Bring it to a consultation and listen honestly. Some images work beautifully on paper but fall apart in skin. A good artist will tell you where detail gets lost, where lines blur, and how to adapt your concept without losing its heart.
Should I let the artist change my design or stick to exactly what I want?
Small adjustments for tattooability usually improve the piece. Major departures from your meaning should be discussed. The best results come from collaboration, not dictation, bring your story, let them craft the image.
Why do some creative tattoos look amazing fresh but terrible healed?

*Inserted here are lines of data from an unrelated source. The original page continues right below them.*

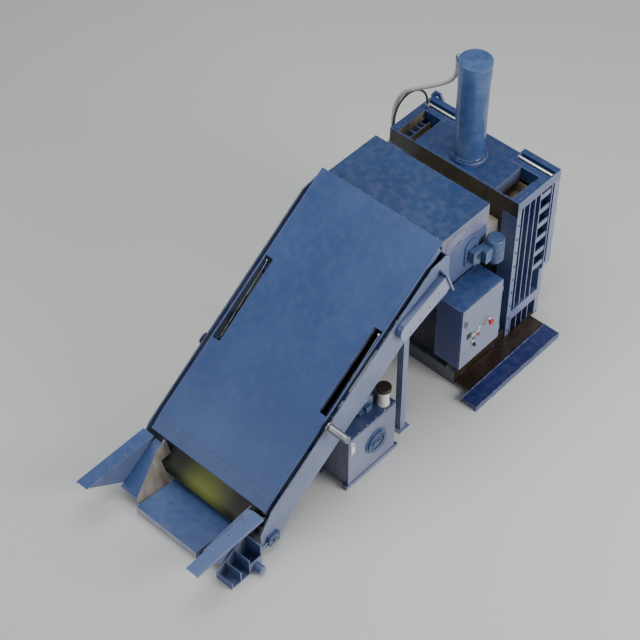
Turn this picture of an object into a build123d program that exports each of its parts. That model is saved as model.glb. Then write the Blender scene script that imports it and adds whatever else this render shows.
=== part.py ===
"""Conveyor-fed vertical baling press.

Origin: on the floor, under the axis of the press ram. +Z is up, +X runs from the loading hopper to the
press, and -Y is the operator's side, with the control cabinet and the power unit. All sizes are in mm.
"""

from build123d import *
import os
from math import acos, atan2, cos, hypot, pi, radians, sin, tan

os.makedirs("parts", exist_ok=True)

# ------------------------------------------------------------------ clearances
running_fit = 0.05  # radial, shafts and rods in their bores
sliding_gap = 15.0  # platen to chamber walls
panel_gap = 4.0  # between sheet-metal bodies that move past each other
belt_gap = 0.5  # drums and rollers to the belt

# ------------------------------------------------------------------ press
press_front = -225.0
press_top = 1870.0
press_half_width = 780.0
chamber_half_width = 620.0
chamber_front = -210.0
chamber_back = 205.0
head_plate_half_width = 480.0
head_bottom = 1690.0
rail_back = 190.0
rear_beam_back = 262.0
head_back = 414.0
plate = 12.0
shell = 15.0
post_depth = 60.0
rear_post_foot = 640.0
band_low, band_high = 250.0, 370.0  # level plate across each side wall

# ------------------------------------------------------------------ base
base_front = -1000.0
base_back = 310.0
base_half_width = 770.0
base_height = 170.0
floor_plate = 20.0
skid_front = -1127.0
skid_back = 175.0
skid_inner = 966.0
skid_width = 186.0
skid_height = 60.0
skid_wall = 8.0
tray_sheet = 4.0
tray_gap = 2.0  # oil trays to the press's posts and to the skids

# ------------------------------------------------------------------ cylinder and ram
barrel_radius = 158.5  # of the collar at its upper end
barrel_wall = 20.0
barrel_tube_radius = 150.0
collar_height = 170.0
barrel_top = 2978.0
cap_thickness = 22.0
flange_radius = 184.0
flange_height = 30.0
flange_bolt_circle = 167.0
flange_bolt_count = 12
rod_radius = 60.0
piston_length = 100.0
ram_travel = 850.0
platen_low = 1540.0
platen_high = 1680.0
gland_radius = 104.0
gland_depth = 60.0

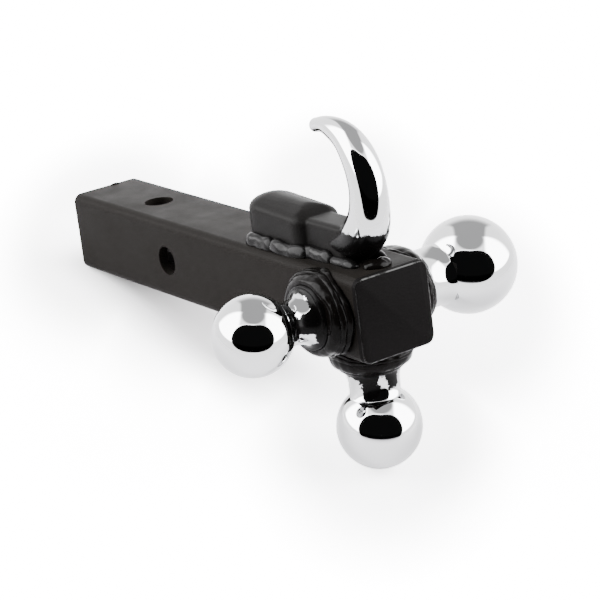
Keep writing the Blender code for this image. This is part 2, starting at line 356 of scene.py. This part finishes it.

Fresh tattoos are swollen and saturated, which hides problems. Over months, fine details can blur, light colors fade, and overworked skin may scar. Planning for how ink ages in skin, not just how it photographs day one, separates good tattoos from great ones.
Is it okay to combine multiple styles in one creative tattoo?
Yes, when done deliberately by an artist who understands both styles deeply. Randomly mixing elements usually looks disjointed. The mashup needs a visual logic, shared line weight, compatible color theory, or a conceptual bridge that makes the combination feel inevitable.